If you missed Melinda Beck’s piece in the May 10 issue of the Wall St. Journal, you can read it here.
The article describes the new generation of tests for the disease that have been formulated to separate the aggressive tumors and strains of the disease from the slow-growing ones that are not life-threatening.
With both primary care physicians and urologists alike more aware than ever of “doing no harm” in addressing a disease where the diagnosis and the treatment is often invasive and out of proportion to the threat posed by the cancer. For example, of the over 1 million painful biopsies men undergo each year to detect prostate cancer, fewer than 20% are positive. And 25% of these tests result in false negatives.

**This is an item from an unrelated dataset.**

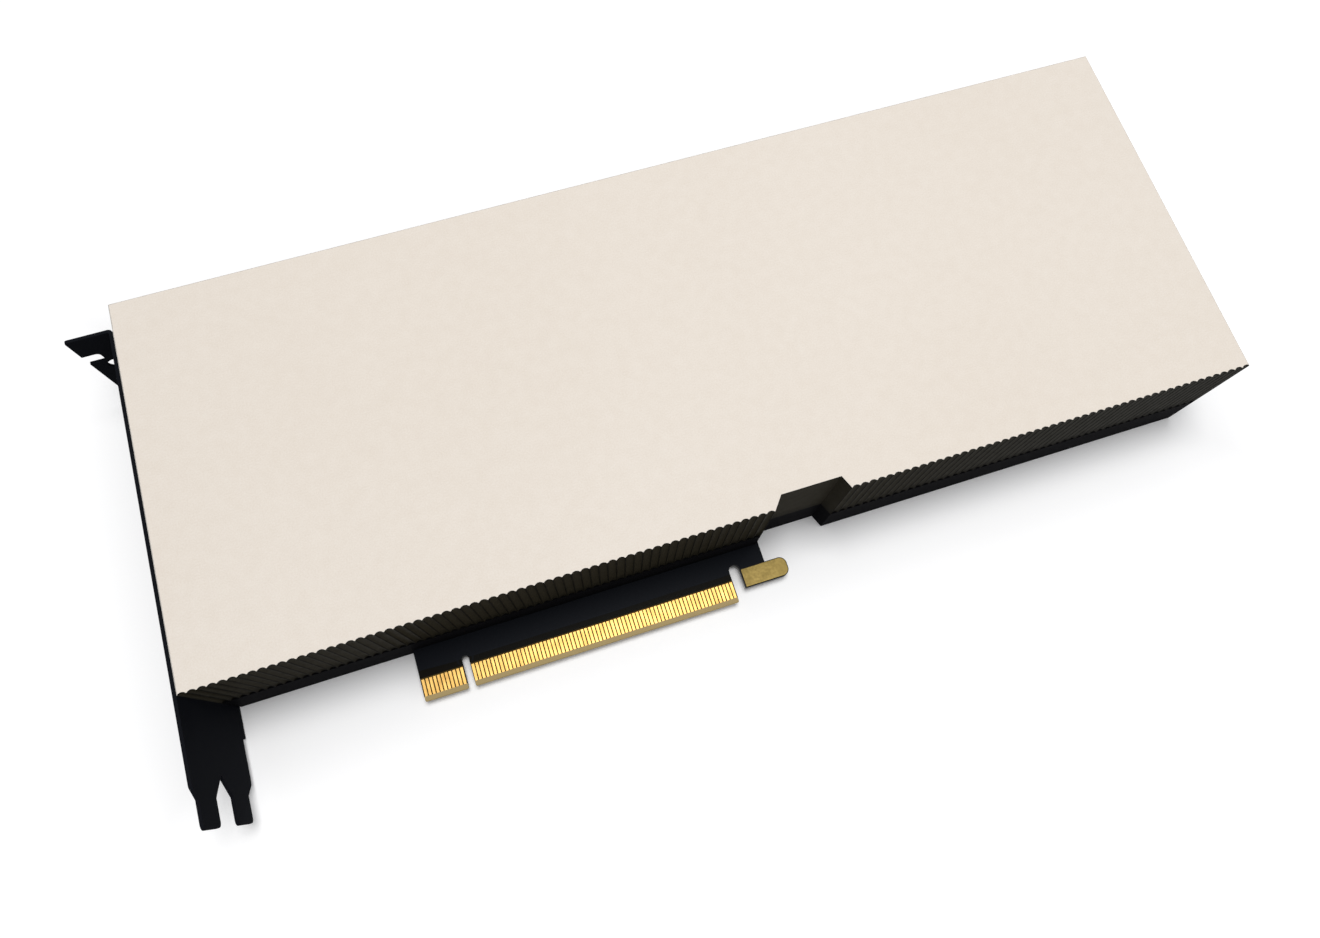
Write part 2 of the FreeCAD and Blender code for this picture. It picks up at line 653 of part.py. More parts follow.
# ================================================================ heat sink
def vapour_chamber():
    """Chamber with the pedestal that meets the chips and its clamping posts."""
    plate = block(CHIP_X, CHIP_Y, DECK_Z0, CHAMBER, CHAMBER, DECK_T)
    side = SUBSTRATE - 2 * RING_W - 2 * PEDESTAL_EDGE
    pedestal = block(CHIP_X, CHIP_Y, CHIP_TOP, side, side, DECK_Z0 - CHIP_TOP)
    post_h = DECK_Z0 - POST_BOARD_GAP
    posts = [block(x, y, POST_BOARD_GAP, CLAMP_POST, CLAMP_POST, post_h) for x, y in clamp_places()]
    body = plate.fuse([pedestal] + posts).removeSplitter()
    return body.cut([upright(x, y, POST_BOARD_GAP, SCREW_R, SCREW_BITE) for x, y in clamp_places()])


def fin_profile():
    """Comb-shaped section of the fin block, in Y and Z."""
    base_top = LEDGE_Z + FIN_BASE_T
    count = int((FIN_Y1 - FIN_Y0 - FIN_T) / FIN_PITCH) + 1
    points = [(FIN_Y0, LEDGE_Z)]
    for index in range(count):
        y = FIN_Y0 + index * FIN_PITCH
        if index:
            points.append((y, base_top))
        points.append((y, FIN_Z1))
        points.append((y + FIN_T, FIN_Z1))
        if index < count - 1:
            points.append((y + FIN_T, base_top))
    points.append((FIN_Y0 + (count - 1) * FIN_PITCH + FIN_T, LEDGE_Z))
    return points


def fin_block():
    """Full-length aluminium fins that stand on the deck and the chamber."""
    return side_prism(fin_profile(), FIN_X0, FIN_X1)


# ================================================================ parts on the board
def coil_places():
    """Power inductors in a column on either side of the package."""
    span = (COILS - 1) * COIL_PITCH
    rows = [CHIP_Y - span / 2 + i * COIL_PITCH for i in range(COILS)]
    return [(CHIP_X + side * COIL_OFFSET, y) for side in (-1, 1) for y in rows]


def inductors():
    """Moulded power inductors."""
    return group([block(x, y, 0, COIL, COIL, COIL_H) for x, y in coil_places()])


def power_stages():
    """Flat power transistors on the package side of the inductors."""
    stages = []
    for x, y in coil_places():
        side = 1 if x < CHIP_X else -1
        stages.append(block(x + side * STAGE_OFFSET, y, 0, STAGE_X, STAGE_Y, STAGE_H))
    return group(stages)


def capacitors():
    """Moulded polymer capacitors on the far side of the inductors."""
    capacitors_made = []
    for x, y in coil_places():
        side = -1 if x < CHIP_X else 1
        capacitors_made.append(block(x + side * CAP_OFFSET, y, 0, CAP_X, CAP_Y, CAP_H))
    return group(capacitors_made)


def heat_pads():
    """Soft strips between the inductors and the deck."""
    length = (COILS - 1) * COIL_PITCH + COIL
    return group([block(CHIP_X + s * COIL_OFFSET, CHIP_Y, COIL_H, COIL, length, PAD_T) for s in (-1, 1)])


def small_chips():
    """Controller and configuration memory near the bracket end."""
    x = COVER_X0 + END_WALL_T + CONTROLLER
    chips = [block(x, CHIP_Y, 0, CONTROLLER, CONTROLLER, SMALL_CHIP_H)]
    for row in (-1, 1):
        chips.append(block(x, CHIP_Y + row * 2 * CONTROLLER, 0, MEMORY_X, MEMORY_Y, SMALL_CHIP_H))
    return group(chips)


# ================================================================ power socket
def cell_places():
    """Y and Z of the socket's cells."""
    y0 = SOCKET_Y - (SOCKET_COLS - 1) * CELL_PITCH / 2
    z0 = SOCKET_H / 2 - (SOCKET_ROWS - 1) * CELL_PITCH / 2
    return [(y0 + c * CELL_PITCH, z0 + r * CELL_PITCH) for c in range(SOCKET_COLS) for r in range(SOCKET_ROWS)]


def power_socket():
    """Eight-way power socket that opens at the far end of the card."""
    half = SOCKET_W / 2
    body = box(SOCKET_X0, SOCKET_X1, SOCKET_Y - half, SOCKET_Y + half, 0, SOCKET_H)
    ramp = [(SOCKET_X1, SOCKET_H), (SOCKET_X1 - LATCH_L, SOCKET_H), (SOCKET_X1 - LATCH_L, SOCKET_H + LATCH_H)]
    face = Part.Face(polygon([V(x, SOCKET_Y - LATCH_W / 2, z) for x, z in ramp]))
    body = body.fuse(face.extrude(V(0, LATCH_W, 0)))
    cells = []
    for y, z in cell_places():
        cells.append(box(SOCKET_X1 - CELL_DEPTH, SOCKET_X1, y - CELL / 2, y + CELL / 2, z - CELL / 2, z + CELL / 2))
    return body.cut(cells)


def power_pins():
    """Square contact pins, one in each cell."""
    x0 = SOCKET_X1 - CELL_DEPTH
    return group([box(x0, x0 + PIN_L, y - PIN / 2, y + PIN / 2, z - PIN / 2, z + PIN / 2) for y, z in cell_places()])


# ================================================================ screws
def cover_screw_places():
    """Screws that pull the cover's corner posts down to the frame."""
    return [(x, y) for x in (COVER_X0 + POST / 2, COVER_X1 - POST / 2) for y in POST_Y]


def socket_below(x, y, z0):
    """Hexagon drive socket of a screw that is driven upwards from z0."""
    return prism(corners(x, y, DRIVE_R, 6), z0, z0 + DRIVE_DEPTH)


def backplate_screws():
    """Countersunk screws through backplate and board into the frame."""
    screws = []
    z0 = BACK_Z0 + FLAT_HEAD_SINK
    for x, y in standoff_places():
        head = tapered(x, y, z0, HEAD_R - FLAT_HEAD_SINK, SCREW_R, HEAD_H)
        shank = upright(x, y, z0 + HEAD_H, SCREW_R, SCREW_BITE - z0 - HEAD_H)
        screws.append(head.fuse(shank).removeSplitter().cut(socket_below(x, y, z0)))
    return group(screws)


def clamp_screws():
    """Screws that clamp the vapour chamber to the package."""
    screws = []
    head_z0 = -BOARD_T - HEAD_H
    for x, y in clamp_places():
        head = upright(x, y, head_z0, HEAD_R, HEAD_H)
        shank = upright(x, y, -BOARD_T, SCREW_R, BOARD_T + POST_BOARD_GAP + SCREW_BITE)
        screws.append(head.fuse(shank).cut(socket_below(x, y, head_z0)))
    return group(screws)


def cover_screws():
    """Screws from below the deck into the cover's corner posts."""
    screws = []
    head_z0 = DECK_Z0 - HEAD_H
    for x, y in cover_screw_places():
        head = upright(x, y, head_z0, HEAD_R, HEAD_H)
        shank = upright(x, y, DECK_Z0, SCREW_R, COVER_SCREW_TOP - DECK_Z0)
        screws.append(head.fuse(shank))
    return group(screws)


def bracket_screws():
    """Round-headed screws through the bracket into the frame and the posts."""
    screws = []
    head_x0 = PLATE_X0 - HEAD_H
    for y, z in lower_bracket_screws() + upper_bracket_screws():
        head = endwise(head_x0, y, z, HEAD_R, HEAD_H)
        shank = endwise(PLATE_X0, y, z, SCREW_R, SHEET_T + SCREW_BITE)
        socket = side_prism(corners(y, z, DRIVE_R, 6), head_x0, head_x0 + DRIVE_DEPTH)
        screws.append(head.fuse(shank).cut(socket))
    return group(screws)


NODES = {
    "cover": cover,
    "frame": frame,
    "circuit_board": circuit_board,
    "edge_contacts_front": lambda: edge_contacts(0.0),
    "edge_contacts_back": lambda: edge_contacts(-BOARD_T - PLATING_T),
    "hook_pads": hook_pads,
    "backplate": backplate,
    "back_pads": back_pads,
    "slot_bracket": bracket,
    "substrate": substrate,
    "processor_die": die,
    "memory_stacks": memory_stacks,
    "stiffener_ring": stiffener_ring,
    "vapour_chamber": vapour_chamber,
    "fin_block": fin_block,
    "inductors": inductors,
    "power_stages": power_stages,
    "capacitors": capacitors,
    "heat_pads": heat_pads,
    "small_chips": small_chips,
    "power_socket": power_socket,
    "power_pins": power_pins,
    "backplate_screws": backplate_screws,
    "clamp_screws": clamp_screws,
    "cover_screws": cover_screws,
    "bracket_screws": bracket_screws,
}

os.makedirs("parts", exist_ok=True)
for name, make in NODES.items():
    make().exportStep(f"parts/{name}.step")
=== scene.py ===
"""Looks of the passive accelerator card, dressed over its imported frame.

Lengths are metres in the card's own frame: X runs along the card away from the slot bracket,
Y from the edge connector across the card, and Z out of the component side, upwards.
"""
import logging
import math
from collections.abc import Callable
from dataclasses import dataclass, field
from enum import Enum

import bmesh
import bpy
from mathutils import Matrix, Vector


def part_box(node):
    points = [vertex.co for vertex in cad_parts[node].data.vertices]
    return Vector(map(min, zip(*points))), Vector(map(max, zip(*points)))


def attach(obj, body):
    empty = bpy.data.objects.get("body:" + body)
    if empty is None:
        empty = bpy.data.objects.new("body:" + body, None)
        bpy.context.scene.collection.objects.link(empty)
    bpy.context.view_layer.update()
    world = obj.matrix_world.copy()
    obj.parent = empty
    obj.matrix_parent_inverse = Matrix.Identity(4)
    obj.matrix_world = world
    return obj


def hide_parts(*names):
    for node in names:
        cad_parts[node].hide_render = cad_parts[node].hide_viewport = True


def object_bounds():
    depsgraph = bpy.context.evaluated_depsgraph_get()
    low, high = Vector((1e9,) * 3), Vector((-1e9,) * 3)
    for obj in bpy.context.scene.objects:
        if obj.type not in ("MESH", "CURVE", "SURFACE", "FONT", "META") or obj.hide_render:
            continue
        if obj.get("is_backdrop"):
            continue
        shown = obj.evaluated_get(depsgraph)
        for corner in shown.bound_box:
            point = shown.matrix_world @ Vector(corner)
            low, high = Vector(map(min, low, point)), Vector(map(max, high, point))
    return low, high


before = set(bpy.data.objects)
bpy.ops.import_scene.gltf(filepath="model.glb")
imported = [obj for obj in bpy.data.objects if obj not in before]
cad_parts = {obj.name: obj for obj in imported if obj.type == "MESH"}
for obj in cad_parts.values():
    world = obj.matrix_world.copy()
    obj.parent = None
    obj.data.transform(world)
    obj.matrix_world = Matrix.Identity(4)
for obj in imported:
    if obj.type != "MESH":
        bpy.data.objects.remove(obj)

MM = 0.001
WELD = 0.000002
UPRIGHT = 0.02 * MM
LOWEST = 0.05 * MM
SMOOTH_ANGLE = math.radians(35.0)
FLAT_ANGLE = math.radians(0.5)
LOG = logging.getLogger("accelerator_card")
Colour = tuple[float, float, float]


class Axis(Enum):
    """Direction in which a round piece faces."""

    ALONG = (0.0, math.radians(-90.0), 0.0)
    DOWN = (math.radians(180.0), 0.0, 0.0)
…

Options like OPKO’s 4Kscore Test function as a sort of PSA-on-steroids test, analyzing four PSA-related variables to produce a percentage between 1% and 100% that a cancer is aggressive (defined as a Gleason 7 or above). Developed at Memorial Sloan-Kettering Cancer Center, OPKO claims that the 4Kscore Test will reduce biopsies by 60%.
Another PSA-based test, the Prostate Health Index (PHI) from Beckman Coulter, Inc., costs only $100 and also calculates not only the chances a biopsy would find cancer but also the likelihood that the cancer will be aggressive and require treatment.
The bottom line – as the quality and sophistication of testing moves past the basic PSA test, more patients will be able to take advantage of treatment plans based on specific data yielded by the testing. The most serious cases will be distinguished from non-life-threatening ones and treated accordingly. This can only be good news for those of us who want to see lives saves by early detection and quality of life preserved by limiting invasive and aggressive treatment plans to only the most aggressive cases of the disease.